As someone who thoroughly enjoys atmo-black, blackgaze, and funeral doom—none of which are known for their immediacy—and appreciates dungeon synth, take it from me: Evigt Frä​mmande, Evigt Fj​ä​rran is boring. There is a vast swath of distance between creating an atmosphere and creating music so tentative and vague it stops being background noise and actively becomes grating. Ambient music is not designed for drama but should be evocative in its ambience to weave a strong mood. To this end, Evigt… only partially succeeds. At its best moments, the record does channel appropriately nostalgic, dreamy moods that are subtly mournful and quite pleasant (“Världsalltets stränder blinka,” title track). But these moments are spread too thinly and watered down through repetition. The main problem is the lack of evolution, running in tandem with a scarcity of strong melodies and a tendency to underplay the layers that could construct feeling, whilst overplaying undeveloped refrains.

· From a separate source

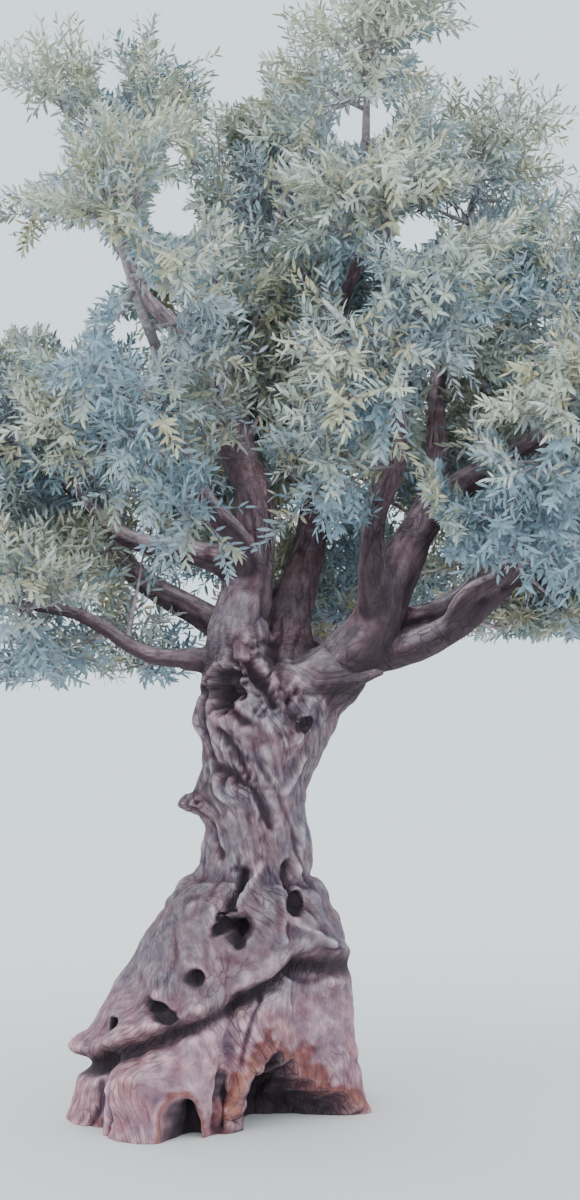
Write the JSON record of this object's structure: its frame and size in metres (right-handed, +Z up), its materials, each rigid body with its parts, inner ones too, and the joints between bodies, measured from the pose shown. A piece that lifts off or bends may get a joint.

Örnatorpet‘s musical style remains much the same, with a little more emphasis on floaty, ethereality than before. From this sensibility come both the strongest and weakest aspects of the album. Warbling, mournful horn (“Midnattens Mara är över oss fallen,”) and floating melodies and chimes (“Fientliga stjärnor stiga,” “Människornas hav,” “Världsalltets….,” title track) channel quiet yearning. Delicate keys and chime whooshes are wistful, if a little new-age-crystal-healing-shop-core (“Lyss till den röst som sjunger”). This is true until they drag on beyond reasonability, perhaps most frustratingly on the closing, title track, which is the best-constructed, most medievally evocative, and beautiful of the lot, its central theme losing its power as its layers of surging, and chiming synths fail to expand. Even though its melodies grow tired, they are nonetheless, pretty. At least, that is, until they aren’t.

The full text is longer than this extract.